Mehr Überwachung als Antwort auf das Versagen der Behörden? Die Grundrechts-NGO epicenter.works kritisiert die geplante Verschärfungen von Gesetzen.

Von Christoph Weiss

Als Reaktion auf das Attentat in der Wiener Innenstadt am 2. November hat die österreichische Bundesregierung ihren Plan für ein “Anti-Terror-Paket” präsentiert. Und auch auf europäischer Ebene wird - unter reger Beteiligung Österreichs - an neuen Überwachungsmaßnahmen gearbeitet.

Eine zentrale Maßnahme im angekündigten Anti-Terror-Paket ist die vorbeugende elektronische Überwachung entlassener Gefährder. Einfacher gesagt bedeutet das - unter anderem - die elektronische Fußfessel.

Dass sie Menschen nach der Haft verpasst werden soll, hält Thomas Lohninger von epicenter.works für verfassungswidrig - und er erinnert: „Über die Fußfessel für sogenannte Gefährder wurde bereits 2017 diskutiert. Damals konnte sich der ÖVP-Justizminister Wolfgang Brandstetter gegen Innenminister Wolfgang Sobotka durchsetzen. Er hat dieses Vorhaben verhindert und Brandstetter ist heute Verfassungsrichter. Ich kann mir gut vorstellen, dass die Maßnahmen, die jetzt in diesem Bereich beschlossen werden sollen, auch ihren Weg zum Höchstgericht finden werden.“

Elektronische Fußfessel

APA/dpa/Susann Prautsch

Die Regierung will, dass islamistische Straftäter nach der Haft im Maßnahmenvollzug lebenslang festgehalten werden können, ähnlich wie das etwa schon jetzt bei geistig abnormen Rechtsbrechern möglich ist. Außerdem soll ein neuer Straftatbestand geschaffen werden, der gegen die “Verbreitung des politischen Islam” gerichtet ist. Dafür soll eine Meldestelle eingerichtet werden, mit der islamistische und andere extremistische Inhalte bei den Behörden angezeigt werden können. Und: extremistische Vereine sollen leichter aufgelöst werden können.
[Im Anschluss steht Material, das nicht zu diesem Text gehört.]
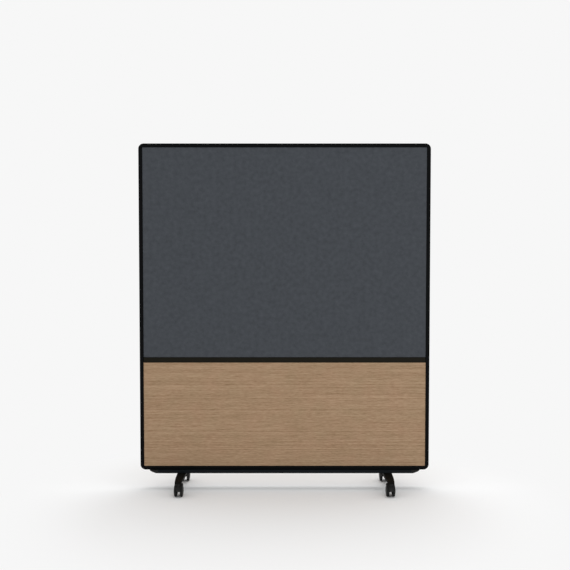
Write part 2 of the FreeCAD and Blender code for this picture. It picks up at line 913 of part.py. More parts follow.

“Wir diskutieren jetzt eine Verschärfung von Gesetzen, obwohl wir noch nicht einmal genau wissen, wie es zu diesem Anschlag gekommen ist. Alle Hinweise deuten auf ein Behördenversagen und sie deuten darauf, dass bestehende Gesetze ausgereicht hätten. Es handelt sich um reine Symbolpolitik und Anlassgesetzgebung, die unsere Grundrechte gefährdet und die sachlich überhaupt nicht geboten ist.”
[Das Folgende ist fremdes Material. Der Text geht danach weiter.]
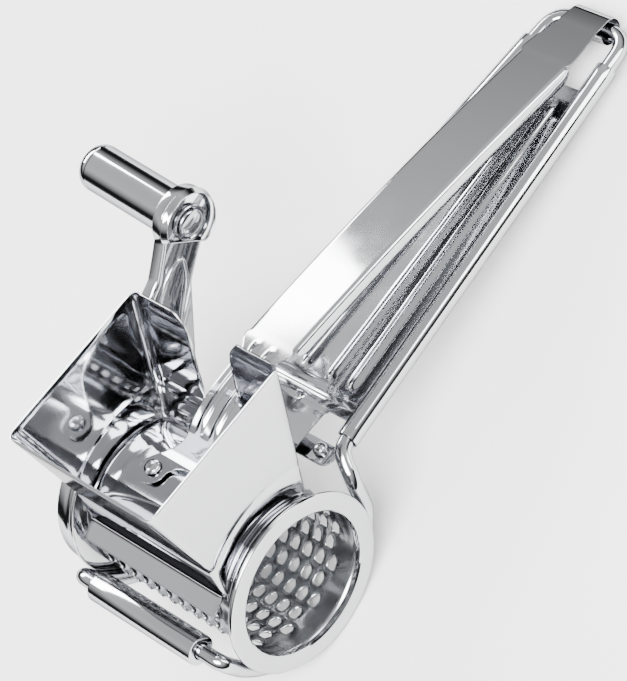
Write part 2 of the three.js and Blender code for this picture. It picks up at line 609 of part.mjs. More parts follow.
function crankArm() {
  const outside = toSolid(placeOnCrank(alongY(crankOutline(0), HUB_Y, HUB_Y + CRANK_DEPTH, 12)));
  const hollow = placeOnCrank(alongY(crankOutline(CRANK_SHEET), HUB_Y + CRANK_SHEET, HUB_Y + CRANK_DEPTH + 1, 12));
  const pinHole = turned(rodProfile(PIN_R + GAP, HUB_Y - 1, HUB_Y + CRANK_DEPTH + 1), at(crankTip.x, 0, crankTip.z), alongAxis, 24);
  return cut(outside, hollow, pinHole, ...hubHoles());
}

// ---- crank grip ------------------------------------------------------------------------------
const gripStart = HUB_Y + CRANK_DEPTH + 1.6;
const gripEnd = gripStart + GRIP_LENGTH;
const gripDirection = crankDirection.clone().multiplyScalar(Math.sin(rad(GRIP_SPLAY)));
gripDirection.y = Math.cos(rad(GRIP_SPLAY));
const gripOrigin = at(crankTip.x, HUB_Y, crankTip.z).addScaledVector(gripDirection, -HUB_Y);
const gripTurned = (profile) => turned(profile, gripOrigin, gripDirection, 32);

function gripPinProfile() {
  const head = 4.2;
  const inside = HUB_Y - GAP - head * Math.sin(rad(GRIP_SPLAY));
  return [[0, inside - 1.6], [head * 0.6, inside - 1.5], [head, inside - 0.7], [head, inside], [PIN_R, inside],
    [PIN_R, gripEnd - 9], [0, gripEnd - 9]];
}

function endCapProfile() {
  const start = gripEnd - 5;
  const skirt = GRIP_R - GRIP_WALL - GAP;
  const dome = Array.from({ length: 6 }, (_, i) => {
    const angle = (i * Math.PI) / 10;
    return [GRIP_R * Math.cos(angle), start + 0.8 + 4.2 * Math.sin(angle)];
  });
  dome[dome.length - 1][0] = 0;
  return [[0, start - 2], [skirt, start - 2], [skirt, start], [GRIP_R, start], ...dome];
}

// ---- assembly --------------------------------------------------------------------------------
add('hopper_shell', toGeometry(hopperShell()));
add('wire_frame', roundRod(wireFramePath(), WIRE_R, 180, 10), wireSteel);
add('grip_plate', toGeometry(gripPlate()));
add('back_brace', toGeometry(backBrace()), satin);
const screwBottom = braceTop() - BRACE_SHEET - wireZ(BRACE_SCREW_X);
add('brace_screw', turned(rivetProfile(RIVET_HEAD_R, RIVET_R, SHEET / 2, screwBottom),
  at(BRACE_SCREW_X, 0, wireZ(BRACE_SCREW_X)), at(0, 0, 1), RIVET_SIDES));
braceRivetPlaces.forEach((place, i) => {
  const profile = rivetProfile(RIVET_HEAD_R - 0.3, RIVET_R, 0, -BRACE_SHEET, 1.9);
  add(`brace_rivet_${i ? 'far' : 'near'}`, turned(profile, place, at(0, 0, 1), RIVET_SIDES));
});
for (const [side, label] of [[-1, 'near'], [1, 'far']]) {
  const place = at(TONGUE_RIVET_X, side * TONGUE_RIVET_Y, wireZ(TONGUE_RIVET_X));
  const profile = rivetProfile(RIVET_HEAD_R, RIVET_R, 1.8, -0.6);
  add(`tongue_rivet_${label}`, turned(profile, place, at(0, 0, 1), RIVET_SIDES));
}
add('front_sleeve', turned(tubeProfile(WIRE_R + GAP, SLEEVE_R, -SLEEVE_LENGTH / 2, SLEEVE_LENGTH / 2),
  at(SLEEVE_X, 0, SLEEVE_Z), alongAxis), satin);

add('pusher_lever', toGeometry(pusherLever()));
add('pusher_plate', toGeometry(pusherPlate()));
for (const [side, label] of [[-1, 'near'], [1, 'far']]) {
  const profile = rivetProfile(RIVET_HEAD_R, RIVET_R, VAULT_TOP + GAP + LEVER_SHEET, VAULT_R, 1.2, 0.4);
  add(`pusher_rivet_${label}`, turned(profile, at(AXIS.x, side * EAR_OFFSET, AXIS.z), at(0, 0, 1), RIVET_SIDES));
}

add('drum_barrel', toGeometry(drumBarrel()), satin);
add('drum_rim_near', drumRim(-1));
add('drum_rim_far', drumRim(1));
add('drum_end_plate', toGeometry(drumEndPlate()));
add('crank_arm', toGeometry(crankArm()));
hubRivetPlaces.forEach((p, i) => {
  const profile = rivetProfile(RIVET_HEAD_R, RIVET_R, HUB_Y + CRANK_SHEET, RIM_Y + RIM_THICK + GAP);
  add(`hub_rivet_${i + 1}`, turned(profile, at(p.x, 0, p.z), alongAxis, RIVET_SIDES));
});
add('grip_pin', gripTurned(gripPinProfile()), satin);
add('grip_washer', gripTurned(tubeProfile(PIN_R + GAP, GRIP_R - 1, gripStart - 1.3, gripStart - 0.4)), satin);
add('grip_tube', gripTurned(tubeProfile(GRIP_R - GRIP_WALL, GRIP_R, gripStart, gripEnd - 5 - GAP)));
const bushStarts = { near: gripStart + 0.4, far: gripEnd - 9 - BUSH_LENGTH - 1 };
for (const [label, start] of Object.entries(bushStarts)) {
  add(`grip_bush_${label}`, gripTurned(tubeProfile(PIN_R + GAP, GRIP_R - GRIP_WALL - GAP, start, start + BUSH_LENGTH)), satin);
}
add('grip_end_cap', gripTurned(endCapProfile()));

// Stand the grater on its two cradles and its hinge curl, with the origin under the middle of its box.
const reach = Math.hypot(HINGE_X - AXIS.x, HINGE_Z - AXIS.z);
const rise = Math.atan2(HINGE_Z - AXIS.z, HINGE_X - AXIS.x);
tilted.rotation.y = rise + Math.asin((CRADLE_R + WIRE_R - curlOuter) / reach);
tilted.updateMatrixWorld(true);
const box = new THREE.Box3().setFromObject(tilted, true);
tilted.position.set(-(box.min.x + box.max.x) / 2, -(box.min.y + box.max.y) / 2, -box.min.z);

export default part;
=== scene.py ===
"""A hand-cranked drum grater in polished stainless steel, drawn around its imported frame."""

import json
import math

import bmesh
import bpy
from bpy.props import FloatProperty, FloatVectorProperty, IntProperty, PointerProperty, StringProperty
from mathutils import Matrix, Vector


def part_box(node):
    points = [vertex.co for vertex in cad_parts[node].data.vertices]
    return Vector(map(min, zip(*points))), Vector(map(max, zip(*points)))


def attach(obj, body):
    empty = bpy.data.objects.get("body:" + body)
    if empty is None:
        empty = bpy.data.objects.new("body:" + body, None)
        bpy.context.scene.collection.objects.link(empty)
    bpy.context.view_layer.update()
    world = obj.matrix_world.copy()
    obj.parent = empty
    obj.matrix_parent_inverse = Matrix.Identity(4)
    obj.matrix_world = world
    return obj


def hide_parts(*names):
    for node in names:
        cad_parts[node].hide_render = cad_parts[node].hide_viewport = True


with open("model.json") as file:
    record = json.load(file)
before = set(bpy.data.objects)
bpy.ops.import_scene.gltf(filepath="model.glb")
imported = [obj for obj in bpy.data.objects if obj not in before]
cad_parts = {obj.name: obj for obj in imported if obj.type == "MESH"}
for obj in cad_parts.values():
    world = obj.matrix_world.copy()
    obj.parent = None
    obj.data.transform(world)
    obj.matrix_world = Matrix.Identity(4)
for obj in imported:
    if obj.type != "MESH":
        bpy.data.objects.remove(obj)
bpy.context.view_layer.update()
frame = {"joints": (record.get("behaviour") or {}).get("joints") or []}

bl_info = {
    "name": "Rotary Grater",
    "version": (1, 0, 0),
    "blender": (4, 5, 0),
    "location": "3D View > Sidebar > Grater",
    "description": "Builds the looks of a hand-cranked rotary cheese grater around its frame",
    "category": "Add Mesh",
}

# ---- the frame's own places ------------------------------------------------------------------
MM = 0.001
JOINTS = {joint["name"]: Vector(joint["pos_m"]) for joint in frame["joints"]}
DRUM_AXIS = JOINTS["drum_spin"]
HINGE = JOINTS["pusher_hinge"]
SLEEVE = JOINTS["front_sleeve_spin"]
TIP = JOINTS["crank_grip_spin"]
HINGE_RISE = math.atan2(15.8, 178.9)  # hinge above the drum's axis, while the hopper's rim is level
GRIP_AXIS = Vector(next(joint["axis"] for joint in frame["joints"] if joint["name"] == "crank_grip_spin"))

TILT = HINGE_RISE - math.atan2(HINGE.z - DRUM_AXIS.z, HINGE.x - DRUM_AXIS.x)
TO_WORLD = Matrix.Translation(DRUM_AXIS) @ Matrix.Rotation(TILT, 4, "Y") @ Matrix.Scale(MM, 4)
TO_LAYOUT = TO_WORLD.inverted()


def layout(point):
    """A point of the frame, in metres, as millimetres from the drum's axis with the rim level."""
    return TO_LAYOUT @ Vector(point)


def radius_of(node):
    """Half the height of a round node, in millimetres."""
    low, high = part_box(node)
    return (high.z - low.z) / 2 / MM


def span_y(node):
    """Where a node starts and ends along the drum's axis, in millimetres from the mid plane."""
    low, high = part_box(node)
    return (low.y - DRUM_AXIS.y) / MM, (high.y - DRUM_AXIS.y) / MM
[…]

Drängen auch außerhalb Österreichs

Nicht im österreichischen Anti-Terror-Paket enthalten sind sogenannte Uploadfilter. Diese fordert allerdings Frankreichs Präsident Emanuel Macron. Genauer gesagt will er, dass Onlinebeiträge, die einen terroristischen Zweck verfolgen, innerhalb von einer Stunde entfernt werden müssen. Ein entsprechendes Gesetz wird auf europäischer Ebene vorbereitet, unter reger Beteiligung Österreichs. Thomas Lohninger gibt zu bedenken: Solche Uploadfilter könnten dann auch journalistische Inhalte betreffen, oder Artikel in der Wikipedia.

Verhandelt wird auf EU-Ebene auch über Hintertüren für verschlüsselte Messenger wie Whatsapp oder Signal. Dafür, sagt Thomas Lohninger, müssten dann Generalschlüssel bei den Behörden hinterlegt werden: “Bei diesem Thema tut sich Österreich generell ein bisschen schwer und wartet gerne auf die Europäische Union. Aber natürlich wäre es ein Totalschaden für Europa, wenn das kommen würde.” Eine vertrauenswürdige Infrastruktur, so Lohninger, wäre ohne Verschlüsselung nicht mehr zu betreiben.
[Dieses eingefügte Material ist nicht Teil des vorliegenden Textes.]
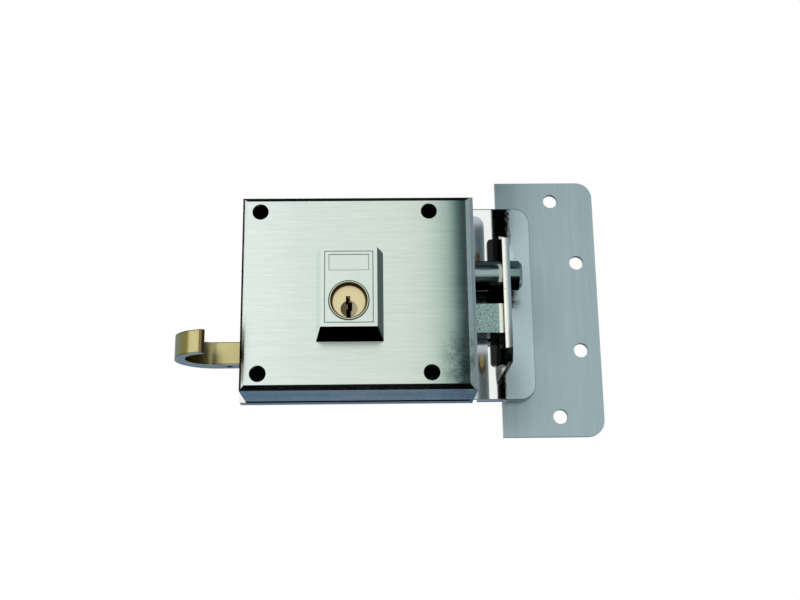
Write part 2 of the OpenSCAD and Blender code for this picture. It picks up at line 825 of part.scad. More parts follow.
// Points round a ring of the wire's section, on a coil about X that is squared off at both ends
ring_sides = 6;
ring_steps = 8;
squared_turns = 1;
function coil_x(turn, turns, length) =
    let (free = max(0, min(turns - 2 * squared_turns, turn - squared_turns)) / (turns - 2 * squared_turns),
         closed = wire + 0.1)
    wire / 2 + closed * min(turn, squared_turns) + closed * max(0, turn - turns + squared_turns)
    + free * (length - wire - 2 * closed * squared_turns);
function coil_ring(turn, turns, length, dia) =
    let (a = 360 * turn, x = coil_x(turn, turns, length))
    [for (s = [0 : ring_sides - 1])
        let (b = 360 * s / ring_sides, r = dia / 2 + wire / 2 * cos(b))
        [x + wire / 2 * sin(b), r * cos(a), r * sin(a)]];

// Open coil spring of one unbroken wire along X
module coil(length, dia, turns) {
    rings = turns * ring_steps + 1;
    last = (rings - 1) * ring_sides;
    points = [for (k = [0 : rings - 1]) each coil_ring(k / ring_steps, turns, length, dia)];
    sides = [for (k = [0 : rings - 2], s = [0 : ring_sides - 1])
             let (a = k * ring_sides, n = (s + 1) % ring_sides)
             each [[a + s, a + n, a + ring_sides + n], [a + s, a + ring_sides + n, a + ring_sides + s]]];
    first_cap = [for (s = [1 : ring_sides - 2]) [0, s + 1, s]];
    last_cap = [for (s = [1 : ring_sides - 2]) [last, last + s, last + s + 1]];
    polyhedron(points, concat(sides, first_cap, last_cap));
}

module latch_spring() {
    x0 = bracket_x + bracket_t + run_gap;
    color("gainsboro") translate([x0, -stem_depth, latch_z])
        coil(latch_tail - run_gap - x0, latch_spring_dia, latch_turns);
}

module return_spring() {
    x0 = rod_left + rod_bracket_t + run_gap;
    color("gainsboro") translate([x0, -rod_depth, rod_z])
        coil(push_x - run_gap - x0, return_spring_dia, return_turns);
}

module spring_rod() {
    color("silver") bar(rod_left, rod_right, rod_depth, rod_z, rod_dia);
}

module rod_brackets() {
    half = rod_bracket_w / 2;
    color("lightsteelblue") difference() {
        for (x = [rod_left, rod_right - rod_bracket_t])
            block(x, x + rod_bracket_t, floor_t, rod_depth + half, rod_z - half, rod_z + half);
        bar(rod_left - cut, rod_right + cut, rod_depth, rod_z, rod_dia + 2 * run_gap);
    }
}

// Side view of the hook in X and depth, with its bend between two arcs
module hook_profile() {
    difference() {
        union() {
            translate([bend_x, hook_back]) square([strap_end - bend_x, strap_t]);
            translate([bend_x, bend_mid]) circle(bend_r);
        }
        translate([hollow_x, hollow_mid]) circle(hollow_r);
        translate([hollow_x, hollow_mid - hollow_r]) square([hook_d, 2 * hollow_r]);
        translate([tip_x, hollow_mid]) square([hook_d, hook_d]);
    }
    translate([tip_x, (tip_front + tip_back) / 2]) circle((tip_front - tip_back) / 2);
}

module pull_hook() {
    low = hook_z - hook_w / 2;
    color("peru") difference() {
        stack(low, low + hook_w) hook_profile();
        translate([cross_x, -hook_back - strap_t / 2, low - cut])
            cylinder(h = hook_w + 2 * cut, d = cross_hole);
        for (x = rivet_places)
            peg(x, hook_z, hook_back - cut, carriage_back + cut, rivet_dia + 2 * run_gap);
    }
}

module hook_rivets() {
    head_t = 1.2;
    color("goldenrod") for (x = rivet_places) {
        peg(x, hook_z, hook_back, carriage_front, rivet_dia);
        peg(x, hook_z, carriage_front, carriage_front + head_t, rivet_dia + 2.4);
    }
}

// Pressed keeper sheet with its rim turned back against the strike plate
module keeper_plate() {
    color("lightgray") difference() {
        slab(strike_t, keeper_d) keeper_outline(0);
        slab(strike_t - cut, keeper_d - keeper_t) keeper_outline(keeper_t);
    }
}

module keeper_outline(inset) {
    translate([keeper_left - (inset > 0 ? cut : 0), keeper_bottom + inset])
        right_round(keeper_w - inset + (inset > 0 ? cut : 0), keeper_top - keeper_bottom - 2 * inset,
                    keeper_r - inset);
}

// Standing tab with its bolt hole and latch slot, bent up from a narrow foot
module tab_angle() {
    color("gainsboro") difference() {
        union() {
            slice(tab_x, tab_right)
                polygon([[keeper_d, tab_bottom], [tab_d - tab_nip_d, tab_bottom],
                         [tab_d, tab_bottom + tab_nip], [tab_d, tab_top - tab_slope],
                         [tab_d - tab_slope_d, tab_top], [keeper_d, tab_top]]);
            slab(keeper_d, keeper_d + tab_t) translate([tab_x - foot_w, foot_bottom])
                foot_outline(foot_w + tab_t / 2, foot_top - foot_bottom);
            difference() {
                block(tab_x - angle_r, tab_x + tab_t / 2, keeper_d, keeper_d + tab_t + angle_r,
                      foot_bottom, tab_top);
                translate([tab_x - angle_r, -keeper_d - tab_t - angle_r, foot_bottom - cut])
                    cylinder(h = foot_top - foot_bottom + 2 * cut, r = angle_r);
            }
        }
        bar(tab_x - foot_w - cut, tab_right + cut, bolt_depth, bolt_z, tab_hole);
        slice(tab_x - foot_w - cut, tab_right + cut) {
            translate([slot_back, slot_bottom + slot_r])
                square([slot_front - slot_back, slot_top - slot_bottom - slot_r]);
            translate([slot_back, slot_bottom]) square([slot_front - slot_back - slot_r, 2 * slot_r]);
            translate([slot_front - slot_r, slot_bottom + slot_r]) circle(slot_r);
        }
    }
}

// Foot of the angle with its two left corners rounded
module foot_outline(w, h) {
    translate([foot_corner, 0]) square([w - foot_corner, h]);
    translate([0, foot_corner]) square([w, h - 2 * foot_corner]);
    translate([foot_corner, foot_corner]) circle(foot_corner);
    translate([foot_corner, h - foot_corner]) circle(foot_corner);
}

module strike_plate() {
    color("lightslategray") difference() {
        slab(0, strike_t) translate([tab_x, strike_bottom]) right_round(strike_w, strike_h, strike_r);
        for (side = [-1, 1]) {
            peg(tab_x + outer_x, strike_z + side * outer_dz / 2, -cut, strike_t + cut, strike_hole);
            peg(tab_x + inner_x, strike_z + side * inner_dz / 2, -cut, strike_t + cut, strike_hole);
        }
        for (z = kstud_places) peg(kstud_x, z, -cut, strike_t + cut, kstud_dia + 2 * run_gap);
    }
}

// Studs welded behind the keeper's sheet and set through the strike plate
module keeper_studs() {
    color("gray") for (z = kstud_places) peg(kstud_x, z, 0, keeper_d - keeper_t, kstud_dia);
}

base_tray();
front_plate();
cover();
spacer_tubes();
cover_posts();
cover_screws();
cylinder_housing();
housing_screws();
cylinder_body();
cylinder_clip();
cylinder_plug();
keyway_disc();
key_pins();
driver_pins();
pin_springs();
cylinder_cam();
cam_screw();
carriage();
guide_studs();
guide_washers();
guide_clips();
round_bolt();
bolt_screw();
bolt_bush();
latch_bolt();
latch_guide();
latch_spring();
stem_bracket();
stem_clip();
return_spring();
spring_rod();
rod_brackets();
pull_hook();
hook_rivets();
keeper_plate();
tab_angle();
strike_plate();
keeper_studs();
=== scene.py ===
"""Dresses the solids of a surface mounted rim lock, its pull hook, key cylinder and keeper, and lights them.

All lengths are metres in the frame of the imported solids: X to the right, Z up and the front towards -Y.
The door is the plane y = 0 and the origin is the middle of the four fixing holes.
"""
import json
import math

import bmesh
import bpy
from mathutils import Matrix, Vector


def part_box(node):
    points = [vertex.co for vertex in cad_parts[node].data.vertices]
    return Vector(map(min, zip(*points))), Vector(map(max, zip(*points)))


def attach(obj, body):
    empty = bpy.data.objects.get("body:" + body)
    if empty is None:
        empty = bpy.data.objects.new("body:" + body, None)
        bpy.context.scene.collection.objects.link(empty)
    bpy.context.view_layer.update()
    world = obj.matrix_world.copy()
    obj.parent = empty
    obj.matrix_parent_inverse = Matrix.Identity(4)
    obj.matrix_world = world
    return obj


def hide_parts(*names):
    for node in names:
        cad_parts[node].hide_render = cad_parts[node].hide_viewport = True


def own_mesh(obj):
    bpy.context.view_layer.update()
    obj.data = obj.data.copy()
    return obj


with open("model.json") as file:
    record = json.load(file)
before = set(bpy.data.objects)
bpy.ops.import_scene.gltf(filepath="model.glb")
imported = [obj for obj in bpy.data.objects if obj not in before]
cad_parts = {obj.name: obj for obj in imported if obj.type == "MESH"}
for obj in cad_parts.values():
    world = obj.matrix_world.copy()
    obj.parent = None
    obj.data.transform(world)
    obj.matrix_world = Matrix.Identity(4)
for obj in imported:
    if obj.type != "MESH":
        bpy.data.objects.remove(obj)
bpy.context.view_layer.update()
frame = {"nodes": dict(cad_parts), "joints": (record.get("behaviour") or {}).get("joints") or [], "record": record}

bl_info = {
    "name": "Rim lock with keeper",
    "version": (1, 0, 0),
    "blender": (4, 5, 0),
    "location": "3D View > Sidebar > Rim lock",
    "description": "Dresses the solids of a surface mounted rim lock and sets a plain studio round it",
    "category": "Object",
}

MM = 0.001


# Nodes

class Value:
    """A node's output that can be used in Python sums."""

    def __init__(self, tree, socket):
        self.tree = tree
        self.socket = socket

    def sum(self, operation, first, second):
        return self.tree.node("ShaderNodeMath", {"operation": operation}, [first, second])

    def __add__(self, other):
        return self.sum("ADD", self, other)

    def __radd__(self, other):
        return self.sum("ADD", other, self)

    def __sub__(self, other):
        return self.sum("SUBTRACT", self, other)

    def __rsub__(self, other):
        return self.sum("SUBTRACT", other, self)

    def __mul__(self, other):
        return self.sum("MULTIPLY", self, other)

    def __truediv__(self, other):
        return self.sum("DIVIDE", self, other)

    def __gt__(self, other):
        return self.sum("GREATER_THAN", self, other)


class Tree:
    """A node tree that is filled by one method."""

    def __init__(self, tree):
        self.tree = tree

    def node(self, kind, settings=None, sockets=None, result=0):
        """Adds a node, sets its settings first and then its sockets, and gives one of its outputs."""
        made = self.tree.nodes.new(kind)
        for name, value in (settings or {}).items():
            if name == "stops":
                ramp = made.color_ramp
                while len(ramp.elements) < len(value):
                    ramp.elements.new(1.0)
                for element, (position, colour) in zip(ramp.elements, value):
                    element.position = position
                    element.color = (*colour, 1.0)
            else:
                setattr(made, name, value)
        pairs = sockets.items() if isinstance(sockets, dict) else enumerate(sockets or [])
        for key, value in pairs:
            self.feed(made.inputs[key], value)
        return Value(self, made.outputs[result]) if len(made.outputs) else made

    def feed(self, socket, value):
        """Links one or several values to a socket, or sets the socket's own number, colour or vector."""
        if isinstance(value, Value):
            self.tree.links.new(value.socket, socket)
        elif isinstance(value, list) and isinstance(value[0], Value):
            for part in value:
                self.tree.links.new(part.socket, socket)
        elif socket.type == "RGBA" and len(value) == 3:
            socket.default_value = (*value, 1.0)
        else:
            socket.default_value = value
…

Kritik auch von Strafrechts-Fachleuten

Kritik am geplanten Anti-Terror-Paket kommt nicht nur von Grundrechts- und Datenschutz-NGOs, sondern auch vom Netzwerk Kriminalpolitik. Ihm gehören u.a. die Österreichische Vereinigung der Richterinnen und Richter, die Vereinigung Österreichischer Staatsanwältinnen und Staatsanwälte und der Österreichische Rechtsanwaltskammertag an. Das Netzwerk Kriminalpolitik schreibt in einer Stellungnahme, es gelte auf den Anschlag vom 2. November “angemessen und mit Bedacht zu reagieren”. Und auch sie merken an: Potenziell terroristische Rückfalltäter lebenslang im Maßnahmenvollzug unterzubringen sei verfassungskonform “nur sehr schwierig umzusetzen”.